Zusammenspiel aller Player als Basis
Kettner rief im WienTourismus bereits 2017 die Abteilung Destinationsmanagement ins Leben, um die Vernetzung lokaler Partner gezielt voranzutreiben, die Bedürfnisse von Bewohner miteinzubeziehen und wichtige strategische Herausforderungen proaktiv anzugehen. „Doch es braucht das Zusammenspiel aller Player über die Tourismusbranche hinaus – Politik, Wirtschaft oder Kultureinrichtungen tragen zusammen mit uns Verantwortung, dass Tourismus ein Erfolgsprodukt bleibt“, erklärt Kettner. So sei etwa im Bereich der privaten Zimmervermietung über Online-Plattformen der Bund gefordert, bundesweit einheitliche Regelungen zu schaffen. Fragen der innerstädtischen Mobilität, Nutzungsdruck auf den öffentlichen Raum oder die Schaffung von dezentralen Angeboten für Einheimische wie Besucher seien Herausforderungen, denen man sich nur gemeinsam stellen könne. „Die Vielzahl an Ticketverkäufern, austauschbare Souvenirshops, 10 Millionen leere Taxi-Retourkilometer pro Jahr zwischen Wien und Flughafen oder Kreuzfahrtpassagiere, die mit einem extra Bus in die Stadt kommen, die eigentlich über ein perfekt ausgebautes öffentliches Verkehrsnetz verfügt – es gibt einige Hebel, bei denen wir ansetzen können“, so Kettner.

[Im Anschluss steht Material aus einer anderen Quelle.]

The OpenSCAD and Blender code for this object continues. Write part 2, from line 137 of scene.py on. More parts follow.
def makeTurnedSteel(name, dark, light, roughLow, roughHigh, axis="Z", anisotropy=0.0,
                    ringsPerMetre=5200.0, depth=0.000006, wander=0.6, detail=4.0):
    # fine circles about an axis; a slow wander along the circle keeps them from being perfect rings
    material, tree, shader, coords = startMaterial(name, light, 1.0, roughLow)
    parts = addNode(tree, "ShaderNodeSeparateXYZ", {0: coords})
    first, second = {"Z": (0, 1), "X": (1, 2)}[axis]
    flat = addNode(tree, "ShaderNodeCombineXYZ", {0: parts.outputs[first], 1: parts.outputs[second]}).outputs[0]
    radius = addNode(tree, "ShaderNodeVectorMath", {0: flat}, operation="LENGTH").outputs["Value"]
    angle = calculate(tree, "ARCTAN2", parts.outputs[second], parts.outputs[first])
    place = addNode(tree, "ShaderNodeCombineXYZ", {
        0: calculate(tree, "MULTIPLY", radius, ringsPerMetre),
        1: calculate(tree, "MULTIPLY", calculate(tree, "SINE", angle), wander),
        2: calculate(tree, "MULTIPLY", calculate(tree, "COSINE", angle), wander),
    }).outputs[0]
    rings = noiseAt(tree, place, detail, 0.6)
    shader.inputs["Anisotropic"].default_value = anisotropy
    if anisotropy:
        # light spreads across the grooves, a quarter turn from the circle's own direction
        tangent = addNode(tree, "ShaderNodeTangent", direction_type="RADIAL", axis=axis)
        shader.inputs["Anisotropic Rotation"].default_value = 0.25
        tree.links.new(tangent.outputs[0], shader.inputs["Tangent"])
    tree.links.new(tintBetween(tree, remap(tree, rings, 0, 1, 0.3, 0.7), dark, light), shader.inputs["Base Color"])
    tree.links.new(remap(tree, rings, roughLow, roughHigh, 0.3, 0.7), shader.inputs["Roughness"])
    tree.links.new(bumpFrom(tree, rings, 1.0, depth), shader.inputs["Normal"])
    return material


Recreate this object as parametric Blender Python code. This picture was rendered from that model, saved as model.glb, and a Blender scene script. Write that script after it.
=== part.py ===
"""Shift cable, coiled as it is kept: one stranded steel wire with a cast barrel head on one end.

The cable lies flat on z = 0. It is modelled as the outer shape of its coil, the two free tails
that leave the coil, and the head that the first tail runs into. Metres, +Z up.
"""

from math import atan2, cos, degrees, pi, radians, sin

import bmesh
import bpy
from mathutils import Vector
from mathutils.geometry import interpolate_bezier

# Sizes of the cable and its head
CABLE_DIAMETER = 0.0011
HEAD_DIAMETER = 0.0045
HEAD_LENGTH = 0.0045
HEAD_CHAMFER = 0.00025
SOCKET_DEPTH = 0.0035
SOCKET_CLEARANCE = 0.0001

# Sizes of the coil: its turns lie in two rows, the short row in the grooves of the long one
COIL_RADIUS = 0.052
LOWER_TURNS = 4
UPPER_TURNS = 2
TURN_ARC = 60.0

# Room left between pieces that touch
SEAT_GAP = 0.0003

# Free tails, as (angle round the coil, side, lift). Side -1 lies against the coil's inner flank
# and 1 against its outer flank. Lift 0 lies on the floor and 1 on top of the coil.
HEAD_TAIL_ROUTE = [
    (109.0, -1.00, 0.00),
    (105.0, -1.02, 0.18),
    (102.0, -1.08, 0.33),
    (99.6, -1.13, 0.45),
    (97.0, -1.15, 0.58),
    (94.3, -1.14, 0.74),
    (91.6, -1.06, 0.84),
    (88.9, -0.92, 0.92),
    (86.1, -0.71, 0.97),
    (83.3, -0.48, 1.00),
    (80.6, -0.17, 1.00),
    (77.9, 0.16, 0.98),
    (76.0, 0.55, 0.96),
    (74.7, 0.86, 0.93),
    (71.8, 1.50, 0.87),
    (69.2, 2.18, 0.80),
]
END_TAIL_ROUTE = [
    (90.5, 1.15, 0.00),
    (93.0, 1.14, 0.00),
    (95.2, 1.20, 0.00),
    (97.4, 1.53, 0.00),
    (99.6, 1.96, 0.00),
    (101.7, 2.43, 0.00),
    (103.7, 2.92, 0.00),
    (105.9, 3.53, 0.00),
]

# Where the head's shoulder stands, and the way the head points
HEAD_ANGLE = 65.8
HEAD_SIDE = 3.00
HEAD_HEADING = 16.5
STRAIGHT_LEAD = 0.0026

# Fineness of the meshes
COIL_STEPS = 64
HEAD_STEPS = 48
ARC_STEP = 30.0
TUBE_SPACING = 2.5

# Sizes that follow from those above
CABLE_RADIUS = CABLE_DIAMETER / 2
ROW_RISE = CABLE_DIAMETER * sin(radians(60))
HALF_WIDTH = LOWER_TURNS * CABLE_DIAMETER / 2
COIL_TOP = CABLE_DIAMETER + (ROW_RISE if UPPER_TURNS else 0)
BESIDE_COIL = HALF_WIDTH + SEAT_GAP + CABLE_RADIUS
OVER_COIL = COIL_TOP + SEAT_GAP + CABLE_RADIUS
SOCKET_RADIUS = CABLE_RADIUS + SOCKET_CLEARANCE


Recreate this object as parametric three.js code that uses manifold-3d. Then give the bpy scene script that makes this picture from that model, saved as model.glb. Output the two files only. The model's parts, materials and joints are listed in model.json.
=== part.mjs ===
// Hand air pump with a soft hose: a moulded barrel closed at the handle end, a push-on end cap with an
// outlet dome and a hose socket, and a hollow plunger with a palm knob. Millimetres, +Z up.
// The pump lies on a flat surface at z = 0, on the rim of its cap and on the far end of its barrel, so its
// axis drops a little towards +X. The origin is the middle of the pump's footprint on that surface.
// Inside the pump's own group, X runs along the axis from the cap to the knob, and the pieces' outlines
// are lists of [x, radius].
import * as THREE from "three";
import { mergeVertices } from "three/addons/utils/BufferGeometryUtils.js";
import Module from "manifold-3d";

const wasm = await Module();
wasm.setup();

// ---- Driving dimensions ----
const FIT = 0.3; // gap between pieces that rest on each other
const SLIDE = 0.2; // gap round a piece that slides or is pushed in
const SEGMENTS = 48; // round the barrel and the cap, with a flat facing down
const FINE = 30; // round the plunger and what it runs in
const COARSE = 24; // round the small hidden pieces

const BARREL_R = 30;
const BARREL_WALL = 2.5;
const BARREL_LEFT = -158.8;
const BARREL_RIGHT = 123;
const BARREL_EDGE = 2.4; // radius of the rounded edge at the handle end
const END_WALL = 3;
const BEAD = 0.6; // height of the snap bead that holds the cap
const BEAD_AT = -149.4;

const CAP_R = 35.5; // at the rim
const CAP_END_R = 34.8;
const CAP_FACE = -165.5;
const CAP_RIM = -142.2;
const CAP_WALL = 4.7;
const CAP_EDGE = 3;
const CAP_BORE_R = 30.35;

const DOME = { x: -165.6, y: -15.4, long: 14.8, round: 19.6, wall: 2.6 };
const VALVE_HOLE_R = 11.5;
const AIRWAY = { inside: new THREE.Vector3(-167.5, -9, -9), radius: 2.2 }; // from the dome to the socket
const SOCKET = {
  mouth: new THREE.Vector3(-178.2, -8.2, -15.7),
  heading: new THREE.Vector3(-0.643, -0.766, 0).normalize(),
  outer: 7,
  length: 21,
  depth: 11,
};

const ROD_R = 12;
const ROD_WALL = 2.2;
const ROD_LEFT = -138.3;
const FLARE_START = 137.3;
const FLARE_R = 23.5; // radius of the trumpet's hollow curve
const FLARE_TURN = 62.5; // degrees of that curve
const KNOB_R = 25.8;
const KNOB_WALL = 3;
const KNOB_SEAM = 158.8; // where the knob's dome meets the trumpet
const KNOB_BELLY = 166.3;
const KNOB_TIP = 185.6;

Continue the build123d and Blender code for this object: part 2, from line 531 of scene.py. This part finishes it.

Derzeit sei Wiens Tourismusstrategie 2025 in Arbeit, die neben einem internationalen Beirat auch einen breit angelegten Stakeholder-Prozess beinhaltet, an dem sich Akteure aus allen relevanten Bereichen beteiligen können. Sie wird im Herbst 2019 präsentiert und sich den touristischen Zukunftsthemen der Stadt stellen.